[RFC PATCH 2/9] dt: deps: dependency based device creation

[Tomasz Figa]

Hi,

On 14.05.2014 16:05, Grant Likely wrote:
> On Mon, 12 May 2014 18:47:53 +0200, Alexander Holler <holler at ahsoftware.de> wrote:
>> Use the properties named 'dependencies' in binary device tree blobs to build
>> a dependency based initialization order for platform devices and drivers.
>>
>> This is done by building a directed acyclic graph using an adjacency list
>> and doing a topological sort to retrieve the order in which devices/drivers
>> should be created/initialized.
>>
>> Signed-off-by: Alexander Holler <holler at ahsoftware.de>
> 
> Hi Alexander,
> 
> Thanks for looking at this. It is a difficult problem. I've made
> comments below, but first I've got some general comments...
> 
> First, I'm going to be very cautious about this. It is a complicated
> piece of code making the device initialization process a lot more
> complicated than it already is. I'm the first one to admit that deferred
> probe handles the problem in quite a naive manner, but it is simple,
> correct (when drivers support deferred probe) and easy to audit. This
> series digs deep into the registration order of *both* devices and
> drivers which gives me the heebee jeebees.
> 
> Personally, I think the parts of this patch that manipulate the device registration
> order is entirely the wrong way to handle it. If anything, I would say
> continue to register the devices, even if the dependencies are unmet.
> Instead, I would focus on the driver core (drivers/base) to catch
> device probe attempts when a known dependency is not met, remember it,
> and perform the probe after the other driver shows up. That is also
> going to be a complicated bit of code, but it works for every kind of
> device, not just platform_devices, and has far less impact on the
> platform setup code.

Grant, I tend to disagree with you on this. While Alexander's solution
has certain flaws (that I'm going to list further in my reply), I also
believe that an approach based on device registration order is most
likely the way to go. As compared to other possible approaches, here is
the list of advantages I can see (in random order):

1) If compared with resource-based approach, when you detect
dependencies at runtime, based on existing resource specifiers (GPIOs,
clocks, etc.), you don't need to change anything in the implementation
whenever a new kind of resources is introduced. Moreover, there is no
need to make device probing code aware of any resources or dependencies,
because all you need to do is to register devices in certain order, as
defined by precompiled dependency lists.

2) If implemented properly, it helps solving problem of binding proper
driver to a device with multiple compatible strings. Current way of
handling this by Linux is _broken_, because the device will be bound to
first driver that shows up and contains matching compatible string in
its match table. Notice that this way the whole idea of having multiple
compatible strings specified from most specific to most generic is made
useless. Now you may wonder how both problems relate. Basically in both
cases you need to wait until drivers for devices are available (e.g.
registered in system-wide list), either to guarantee that registering a
device means probing it (in first case) or to look through the list of
available drivers and select the one that is a best match (in second case).

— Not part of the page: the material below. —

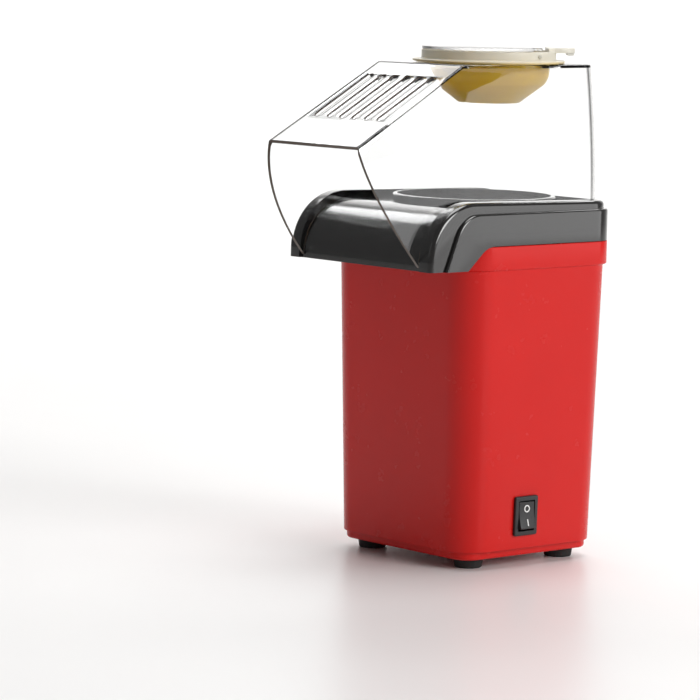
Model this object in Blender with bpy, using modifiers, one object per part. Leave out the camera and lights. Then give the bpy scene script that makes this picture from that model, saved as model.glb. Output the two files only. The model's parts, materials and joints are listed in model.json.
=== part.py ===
"""A hot-air popcorn maker: red housing, black chute deck, clear hood and a lidded butter cup.

Frame: +X is the switch side, -Y is the chute's mouth, +Z is up, and the feet stand on z = 0.
Every piece hangs on the empty "popcorn_maker", whose origin is the axis of the popping chamber.
Sizes are in metres, written as millimetres times MM.
"""

import math

import bmesh
import bpy
from mathutils import Matrix, Vector

MM = 0.001

# ---- clearances
GAP = 0.3 * MM            # between two pieces that rest on each other
FIT = 0.35 * MM           # round a piece that sits in another one
RUN = 0.08 * MM           # radial clearance of a shaft or pin that turns

# ---- housing shell
SHELL_WIDTH = 115.0 * MM          # outside, just under the shoulder
SHELL_DEPTH = 105.0 * MM
SHELL_CORNER = 17.0 * MM
SHELL_WALL = 2.2 * MM
SHELL_BOTTOM = 9.6 * MM
STEP_HEIGHT = 158.4 * MM          # underside of the proud shoulder band
SHOULDER_TOP = STEP_HEIGHT + 12.2 * MM
SHOULDER_PROUD = 1.5 * MM
STEP_RISE = 1.2 * MM              # height over which the wall steps out
DRAFT = 3.5 * MM                  # how far each wall leans in from the step to the bottom

# ---- chute deck
DECK_TOP = STEP_HEIGHT + 35.2 * MM   # top of the lip that runs round the hood
DECK_FLOOR = DECK_TOP - 4.0 * MM
DECK_PLATE = 2.5 * MM
LIP_INSET = 2.0 * MM              # the lip stands this far inside the cheeks
LIP_FALL = 1.6 * MM               # the lip sinks by this much from the nose to the rear
CHEEK_TOP = DECK_TOP - 5.8 * MM
NOSE_CENTRE_Y = -49.5 * MM        # centre of the round nose, in side view
NOSE_RADIUS = 30.5 * MM
CHEEK_RADIUS = 16.5 * MM
CHEEK_NOSE_Y = -47.5 * MM
CHEEK_LEAN = math.radians(22.5)   # the cheek's front edge leans back by this much
NOSE_TAPER = 1.0 * MM             # each cheek draws in by this much at the nose
SKIRT_FRONT_Y = -55.6 * MM        # where the cheek's lower edge starts to climb
SKIRT_SLOPE = math.radians(42.0)
SKIRT_BEND = 13.0 * MM            # radius where the climb runs out into the level rear part
TROUGH_HALF = 48.2 * MM           # inner face of the lip
TROUGH_CORNER = 9.0 * MM
TROUGH_REAR_Y = 51.0 * MM
CHUTE_RECESS = 1.5 * MM           # the chute's floor lies this far behind the nose
CHUTE_STEPS = 10                  # facets round the chute, which the hood's lower edge follows
TONGUE_DEPTH = 6.0 * MM           # how far the deck's tongue drops inside the shell
TONGUE_WALL = 1.8 * MM
COLLAR_WALL = 2.5 * MM
COLLAR_SINK = 0.5 * MM

# ---- popping chamber and hot-air duct
CHAMBER_RADIUS = 38.0 * MM
CHAMBER_WALL = 1.0 * MM
CHAMBER_FLOOR = 104.6 * MM
CHAMBER_FLANGE = 44.0 * MM
CHAMBER_CONE = 7.0 * MM
CHAMBER_VENTS = 14
VENT_HEIGHT = 12.0 * MM
VENT_WIDTH = 2.4 * MM
VENT_LEAN = math.radians(28.0)    # slants the air so that the corn is swept round
CHAMBER_HEEL = 6.0 * MM           # height of the slope between the floor and the wall
CONE_RADIUS = 12.0 * MM
GASKET_THICK = 0.8 * MM
FLANGE_THICK = 1.2 * MM
DUCT_RADIUS = 43.0 * MM
DUCT_WALL = 1.0 * MM
DUCT_BOTTOM = 50.6 * MM
DUCT_FLANGE = 45.5 * MM
DUCT_FLANGE_THICK = 1.6 * MM
EAR_REACH = 35.0 * MM             # x and y of the four fixing ears
EAR_RADIUS = 5.0 * MM
PILOT_SKIN = 0.8 * MM             # left of the deck's floor above each screw
BOSS_STEP = 0.5 * MM              # the deck's bosses are this much slimmer than the ears
SCREW_SHANK = 1.25 * MM
SCREW_HEAD = 2.8 * MM
SCREW_HEAD_HEIGHT = 2.0 * MM
DUCT_SCREW_LENGTH = 6.0 * MM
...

3) DeviceTree is not the only firmware "interface" supported by Linux
and so I'd be careful with pushing this into generic driver core that is
also shared with board files and ACPI and possibly something else I'm
not aware of. Moreover, I think the existing driver core is already
quite complex and complicating it even more might not be the best idea,
unless really the only option.

4) This approach is far less complicated than anything mentioned above.
What's so complicated in creating a graph of devices and registering
them in certain order?

> 
> BTW, this has to be able to work at the level of struct device instead
> of struct platform_device. There are far more kinds of devices than just
> platform_device, and they all have the same problem.

Agreed.

> Also, may I suggest that the more pieces that you can break this series
> up into, the greater chance you'll have of getting a smaller subset
> merged earlier if it can be proven to be useful on its own.

Agreed. It is usually a good idea to separate things that could live on
their own and be useful.

Now, I'll spare myself from judging the code, as until we get an
accepted design, I don't think there is any point in discussing about
implementation details, not even mentioning things like coding style
(which is important, but not when much of the code might still be
rewritten completely).

OK, so I mentioned above what I like in this kind of approach. Now let's
move to what I don't like.

I think the part that alters driver registration and initcalls isn't
really necessary. With current code, we can see that initcalls
themselves (not driver code in terms of driver model) are already well
ordered, as things happening there seems to work, without any need to
defer anything. Now Alexander's approach relies on
module_platform_driver() and similar macros to obtain the list of
platform_drivers in the system, but I think this isn't necessary either.

Now this is just a bit of guessing, as I still haven't been able to
allocate time to take a deeper look into initcall and driver code, but
what if we let the initcalls do their work, let's say up to
late_initcall level and only then register drivers in our precomputed
order? We seem to be already relying an assumption that on late_initcall
level the devices should be already probed, as we have various calls
disabling unused resources, such as regulators and clocks, at this
level. I can see certain drivers being registered in late_initcalls, but
this would be after our device registration, so most of dependencies
should be already there and if not, we still have deferred probing.

With such design in place, we would be able to also solve the other
problem I mentioned above, the problem of matching devices with most
appropriate drivers. Since at device registration and probing time,
(almost) all the drivers would be already available, the matching code
could select the right one to bind.

Alright, that's my take on this. Looking forward to your comments.

Best regards,
Tomasz